== WHAT YOU SHOULD DO ==
Give the listing again in full, exactly as written.

== SOURCE MATERIAL ==

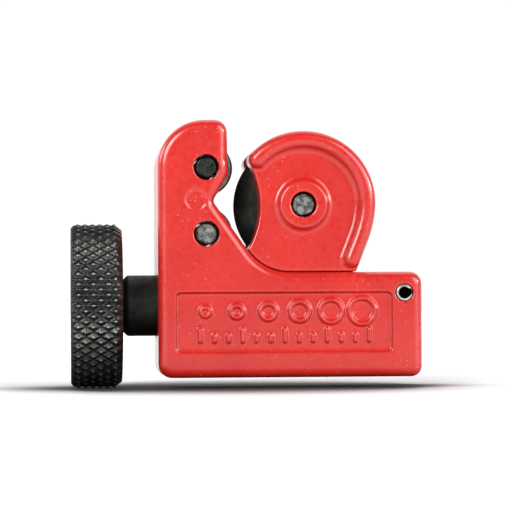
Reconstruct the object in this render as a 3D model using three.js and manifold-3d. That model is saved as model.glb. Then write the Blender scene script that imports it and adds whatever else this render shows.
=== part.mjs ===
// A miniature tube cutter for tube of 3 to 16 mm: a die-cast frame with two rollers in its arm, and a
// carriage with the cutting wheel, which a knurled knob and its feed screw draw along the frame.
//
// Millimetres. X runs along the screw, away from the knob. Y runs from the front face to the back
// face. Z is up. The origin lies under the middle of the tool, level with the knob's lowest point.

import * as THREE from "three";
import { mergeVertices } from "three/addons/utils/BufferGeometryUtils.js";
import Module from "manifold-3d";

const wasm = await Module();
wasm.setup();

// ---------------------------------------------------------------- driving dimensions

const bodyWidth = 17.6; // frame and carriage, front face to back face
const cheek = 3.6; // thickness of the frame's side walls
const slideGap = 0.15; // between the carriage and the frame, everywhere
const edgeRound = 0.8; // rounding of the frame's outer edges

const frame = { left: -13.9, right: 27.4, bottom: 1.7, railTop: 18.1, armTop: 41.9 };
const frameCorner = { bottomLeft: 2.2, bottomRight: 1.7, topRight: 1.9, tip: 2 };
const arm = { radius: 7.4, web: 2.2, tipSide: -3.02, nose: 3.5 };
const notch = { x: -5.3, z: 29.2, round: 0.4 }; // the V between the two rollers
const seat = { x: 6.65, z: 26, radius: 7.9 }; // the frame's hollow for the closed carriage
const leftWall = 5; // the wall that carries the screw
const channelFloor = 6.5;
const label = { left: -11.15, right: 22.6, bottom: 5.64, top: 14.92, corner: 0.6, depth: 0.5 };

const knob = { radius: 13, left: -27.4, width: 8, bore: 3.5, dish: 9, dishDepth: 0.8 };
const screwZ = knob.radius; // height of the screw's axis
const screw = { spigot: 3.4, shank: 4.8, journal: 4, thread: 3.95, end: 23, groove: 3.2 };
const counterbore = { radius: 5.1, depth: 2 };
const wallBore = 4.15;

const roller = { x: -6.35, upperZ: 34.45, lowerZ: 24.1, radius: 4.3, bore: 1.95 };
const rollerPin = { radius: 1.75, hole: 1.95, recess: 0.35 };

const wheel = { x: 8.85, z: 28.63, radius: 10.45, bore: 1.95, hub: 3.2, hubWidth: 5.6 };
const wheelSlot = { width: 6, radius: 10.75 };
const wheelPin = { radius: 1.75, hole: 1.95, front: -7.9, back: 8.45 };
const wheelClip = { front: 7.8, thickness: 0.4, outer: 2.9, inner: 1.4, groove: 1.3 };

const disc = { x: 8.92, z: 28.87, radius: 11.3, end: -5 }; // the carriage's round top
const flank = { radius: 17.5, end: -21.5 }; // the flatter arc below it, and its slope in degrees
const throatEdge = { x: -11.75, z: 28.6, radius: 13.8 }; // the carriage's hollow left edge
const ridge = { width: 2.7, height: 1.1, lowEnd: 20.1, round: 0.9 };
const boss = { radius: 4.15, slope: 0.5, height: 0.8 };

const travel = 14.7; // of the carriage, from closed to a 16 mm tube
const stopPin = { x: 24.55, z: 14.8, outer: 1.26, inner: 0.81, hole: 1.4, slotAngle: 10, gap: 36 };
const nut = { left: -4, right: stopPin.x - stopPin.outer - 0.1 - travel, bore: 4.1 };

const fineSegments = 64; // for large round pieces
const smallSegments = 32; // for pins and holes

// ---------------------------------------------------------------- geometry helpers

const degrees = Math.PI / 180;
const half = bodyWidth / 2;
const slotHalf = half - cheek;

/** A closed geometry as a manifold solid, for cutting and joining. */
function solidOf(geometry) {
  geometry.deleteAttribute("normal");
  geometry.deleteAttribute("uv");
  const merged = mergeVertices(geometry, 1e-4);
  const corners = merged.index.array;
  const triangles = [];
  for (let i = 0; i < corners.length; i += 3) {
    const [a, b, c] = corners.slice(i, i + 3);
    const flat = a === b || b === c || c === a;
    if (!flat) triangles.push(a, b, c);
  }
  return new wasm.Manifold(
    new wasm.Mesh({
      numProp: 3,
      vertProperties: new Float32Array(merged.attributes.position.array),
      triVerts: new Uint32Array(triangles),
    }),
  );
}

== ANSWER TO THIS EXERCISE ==
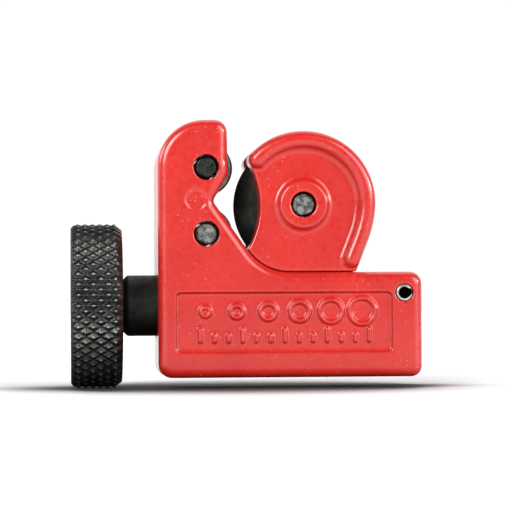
Reconstruct the object in this render as a 3D model using three.js and manifold-3d. That model is saved as model.glb. Then write the Blender scene script that imports it and adds whatever else this render shows.
=== part.mjs ===
// A miniature tube cutter for tube of 3 to 16 mm: a die-cast frame with two rollers in its arm, and a
// carriage with the cutting wheel, which a knurled knob and its feed screw draw along the frame.
//
// Millimetres. X runs along the screw, away from the knob. Y runs from the front face to the back
// face. Z is up. The origin lies under the middle of the tool, level with the knob's lowest point.

import * as THREE from "three";
import { mergeVertices } from "three/addons/utils/BufferGeometryUtils.js";
import Module from "manifold-3d";

const wasm = await Module();
wasm.setup();

// ---------------------------------------------------------------- driving dimensions

const bodyWidth = 17.6; // frame and carriage, front face to back face
const cheek = 3.6; // thickness of the frame's side walls
const slideGap = 0.15; // between the carriage and the frame, everywhere
const edgeRound = 0.8; // rounding of the frame's outer edges

const frame = { left: -13.9, right: 27.4, bottom: 1.7, railTop: 18.1, armTop: 41.9 };
const frameCorner = { bottomLeft: 2.2, bottomRight: 1.7, topRight: 1.9, tip: 2 };
const arm = { radius: 7.4, web: 2.2, tipSide: -3.02, nose: 3.5 };
const notch = { x: -5.3, z: 29.2, round: 0.4 }; // the V between the two rollers
const seat = { x: 6.65, z: 26, radius: 7.9 }; // the frame's hollow for the closed carriage
const leftWall = 5; // the wall that carries the screw
const channelFloor = 6.5;
const label = { left: -11.15, right: 22.6, bottom: 5.64, top: 14.92, corner: 0.6, depth: 0.5 };

const knob = { radius: 13, left: -27.4, width: 8, bore: 3.5, dish: 9, dishDepth: 0.8 };
const screwZ = knob.radius; // height of the screw's axis
const screw = { spigot: 3.4, shank: 4.8, journal: 4, thread: 3.95, end: 23, groove: 3.2 };
const counterbore = { radius: 5.1, depth: 2 };
const wallBore = 4.15;

const roller = { x: -6.35, upperZ: 34.45, lowerZ: 24.1, radius: 4.3, bore: 1.95 };
const rollerPin = { radius: 1.75, hole: 1.95, recess: 0.35 };

const wheel = { x: 8.85, z: 28.63, radius: 10.45, bore: 1.95, hub: 3.2, hubWidth: 5.6 };
const wheelSlot = { width: 6, radius: 10.75 };
const wheelPin = { radius: 1.75, hole: 1.95, front: -7.9, back: 8.45 };
const wheelClip = { front: 7.8, thickness: 0.4, outer: 2.9, inner: 1.4, groove: 1.3 };

const disc = { x: 8.92, z: 28.87, radius: 11.3, end: -5 }; // the carriage's round top
const flank = { radius: 17.5, end: -21.5 }; // the flatter arc below it, and its slope in degrees
const throatEdge = { x: -11.75, z: 28.6, radius: 13.8 }; // the carriage's hollow left edge
const ridge = { width: 2.7, height: 1.1, lowEnd: 20.1, round: 0.9 };
const boss = { radius: 4.15, slope: 0.5, height: 0.8 };

const travel = 14.7; // of the carriage, from closed to a 16 mm tube
const stopPin = { x: 24.55, z: 14.8, outer: 1.26, inner: 0.81, hole: 1.4, slotAngle: 10, gap: 36 };
const nut = { left: -4, right: stopPin.x - stopPin.outer - 0.1 - travel, bore: 4.1 };

const fineSegments = 64; // for large round pieces
const smallSegments = 32; // for pins and holes

// ---------------------------------------------------------------- geometry helpers

const degrees = Math.PI / 180;
const half = bodyWidth / 2;
const slotHalf = half - cheek;

/** A closed geometry as a manifold solid, for cutting and joining. */
function solidOf(geometry) {
  geometry.deleteAttribute("normal");
  geometry.deleteAttribute("uv");
  const merged = mergeVertices(geometry, 1e-4);
  const corners = merged.index.array;
  const triangles = [];
  for (let i = 0; i < corners.length; i += 3) {
    const [a, b, c] = corners.slice(i, i + 3);
    const flat = a === b || b === c || c === a;
    if (!flat) triangles.push(a, b, c);
  }
  return new wasm.Manifold(
    new wasm.Mesh({
      numProp: 3,
      vertProperties: new Float32Array(merged.attributes.position.array),
      triVerts: new Uint32Array(triangles),
    }),
  );
}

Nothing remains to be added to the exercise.